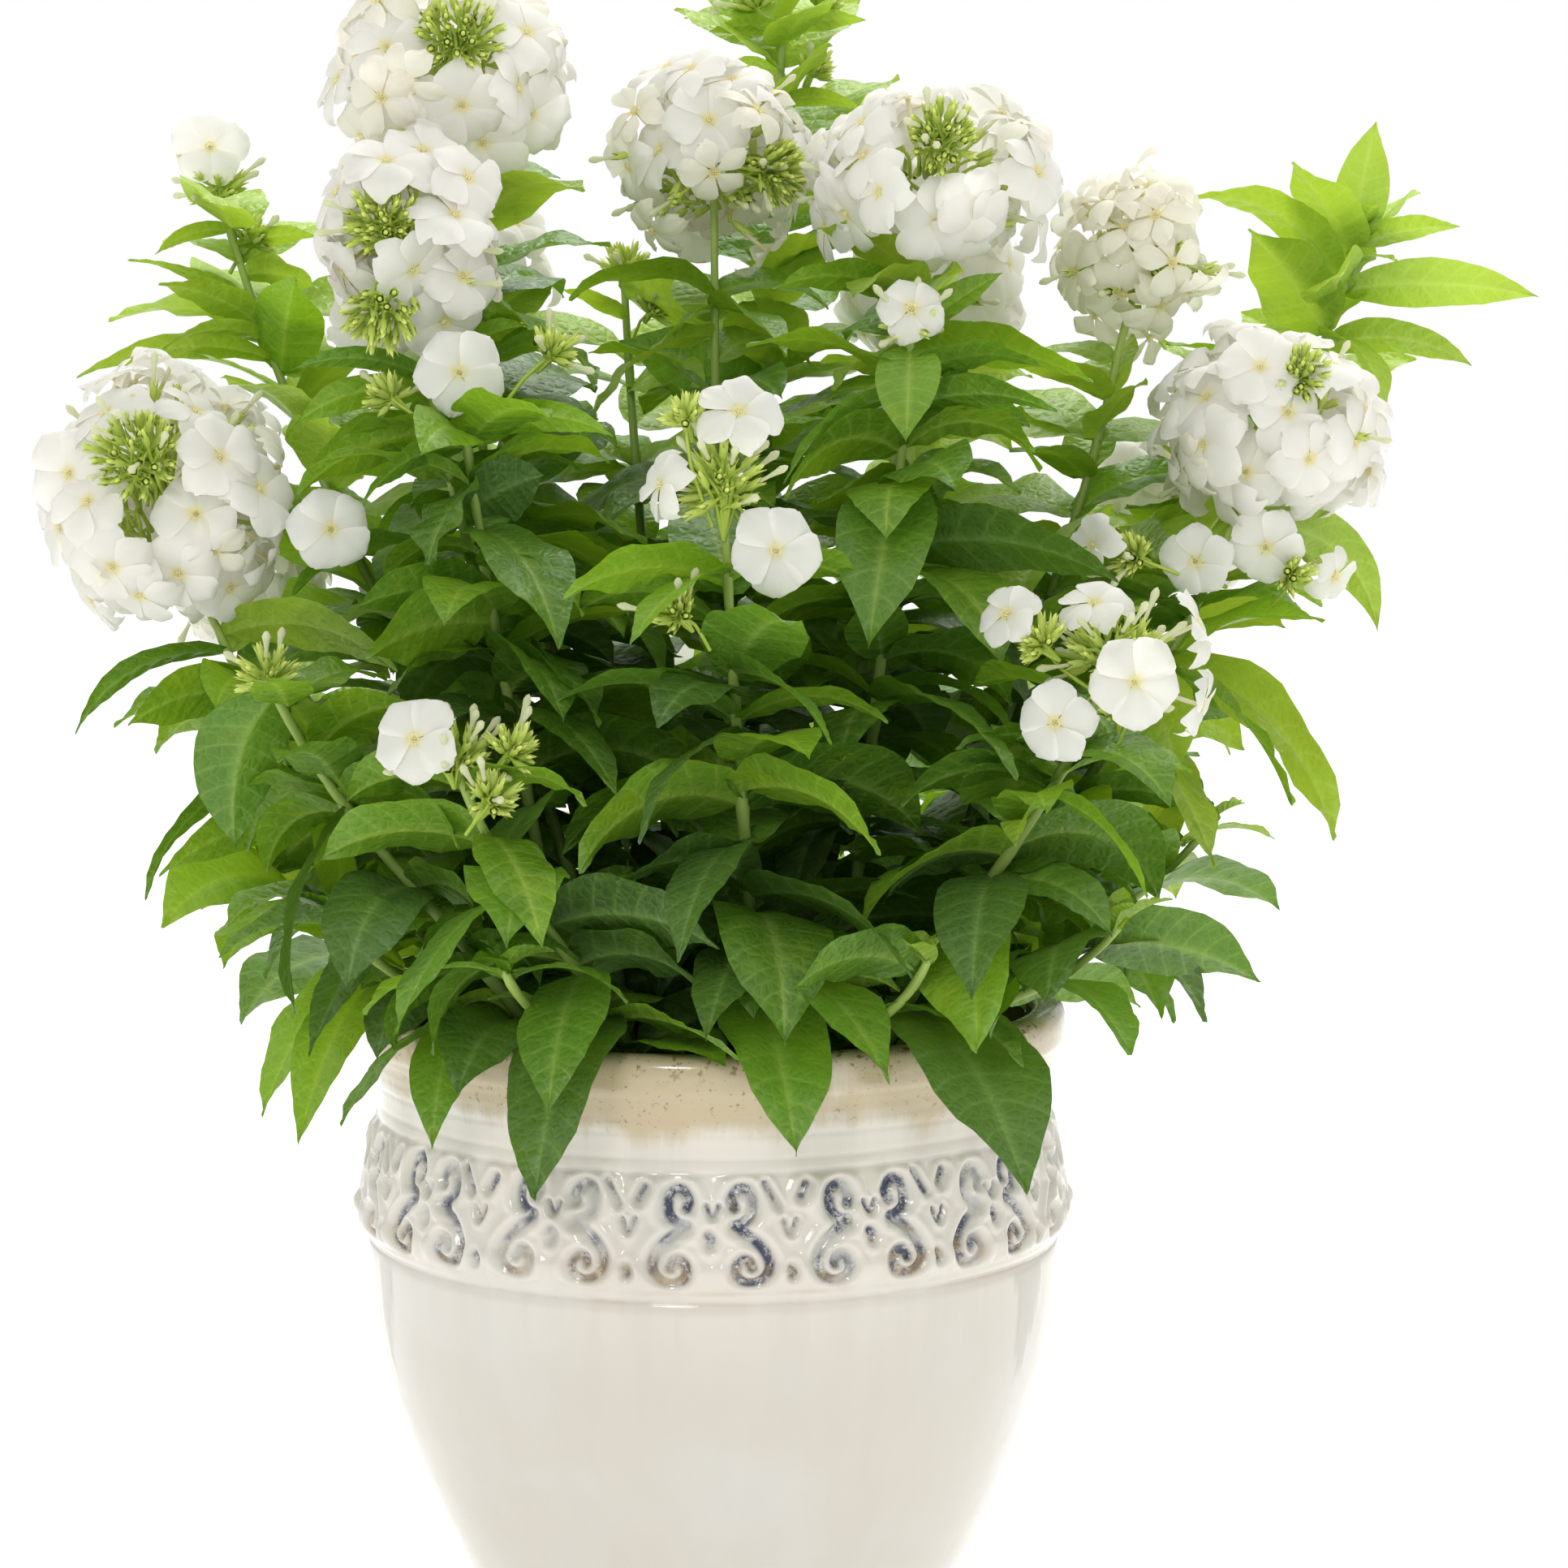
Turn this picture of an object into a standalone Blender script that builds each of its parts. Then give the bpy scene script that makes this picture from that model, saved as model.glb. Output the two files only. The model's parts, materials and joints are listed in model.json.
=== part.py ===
"""A clump of white garden phlox in a glazed stoneware pot.

Metres, +Z up. The origin is the centre of the pot's flat underside, and the front of the
plant faces -Y. Every stem rises from the compost, carries opposite pairs of leaves, each
pair turned a quarter from the last, and ends in a head of blooms, in buds or in leaves.
"""
import math
import random
from dataclasses import dataclass

import bmesh
import bpy
from mathutils import Matrix, Vector
from mathutils.bvhtree import BVHTree

MM = 0.001
GAP = 0.3 * MM                    # clearance between solids that touch in life
UP = Vector((0.0, 0.0, 1.0))
MERGE = 0.01 * MM                 # points nearer than this are one
SEAM = 0.0002 * MM                # the same after a union, which leaves them nearer still
HEAD_SEED, SET_SEED, LEAF_SEED = 100, 300, 500   # each stem adds its own number

# Pot
POT_STEPS = 36                    # facets round the pot
FOOT_RADIUS = 74 * MM             # where the body's curve meets the underside
FOOT_CHAMFER = 3 * MM
SHOULDER_RADIUS = 143.8 * MM      # widest part of the plain body
SHOULDER_HEIGHT = 190 * MM
BODY_ROWS = 5
WALL = 12 * MM
FLOOR = 18 * MM                   # thickness of the pot's bottom
RIM_INNER_RADIUS = 130 * MM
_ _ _
> [Short exercise]:
Write the listing out again, exactly as it reads.

> [The result]:
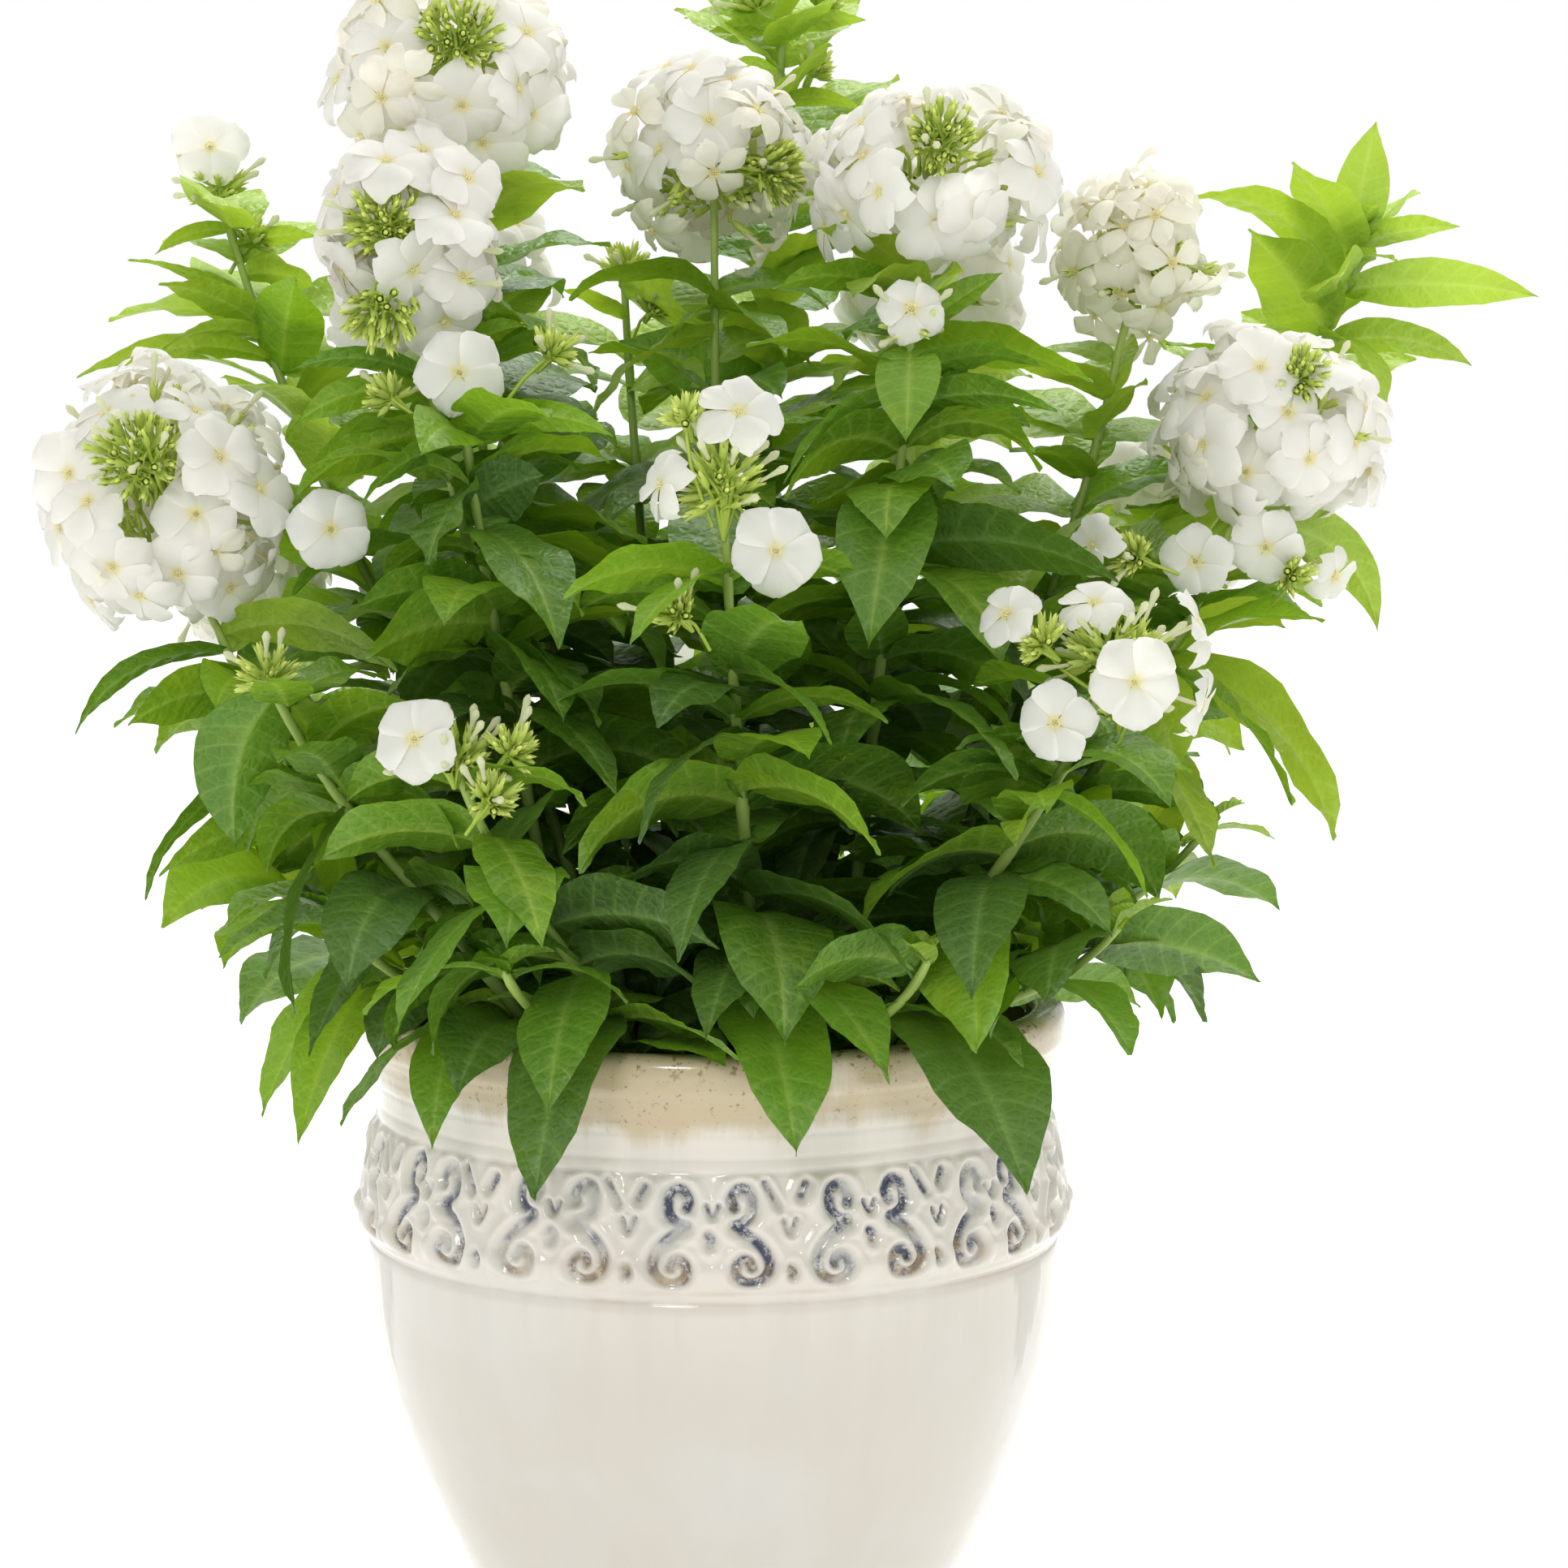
Turn this picture of an object into a standalone Blender script that builds each of its parts. Then give the bpy scene script that makes this picture from that model, saved as model.glb. Output the two files only. The model's parts, materials and joints are listed in model.json.
=== part.py ===
"""A clump of white garden phlox in a glazed stoneware pot.

Metres, +Z up. The origin is the centre of the pot's flat underside, and the front of the
plant faces -Y. Every stem rises from the compost, carries opposite pairs of leaves, each
pair turned a quarter from the last, and ends in a head of blooms, in buds or in leaves.
"""
import math
import random
from dataclasses import dataclass

import bmesh
import bpy
from mathutils import Matrix, Vector
from mathutils.bvhtree import BVHTree

MM = 0.001
GAP = 0.3 * MM                    # clearance between solids that touch in life
UP = Vector((0.0, 0.0, 1.0))
MERGE = 0.01 * MM                 # points nearer than this are one
SEAM = 0.0002 * MM                # the same after a union, which leaves them nearer still
HEAD_SEED, SET_SEED, LEAF_SEED = 100, 300, 500   # each stem adds its own number

# Pot
POT_STEPS = 36                    # facets round the pot
FOOT_RADIUS = 74 * MM             # where the body's curve meets the underside
FOOT_CHAMFER = 3 * MM
SHOULDER_RADIUS = 143.8 * MM      # widest part of the plain body
SHOULDER_HEIGHT = 190 * MM
BODY_ROWS = 5
WALL = 12 * MM
FLOOR = 18 * MM                   # thickness of the pot's bottom
RIM_INNER_RADIUS = 130 * MM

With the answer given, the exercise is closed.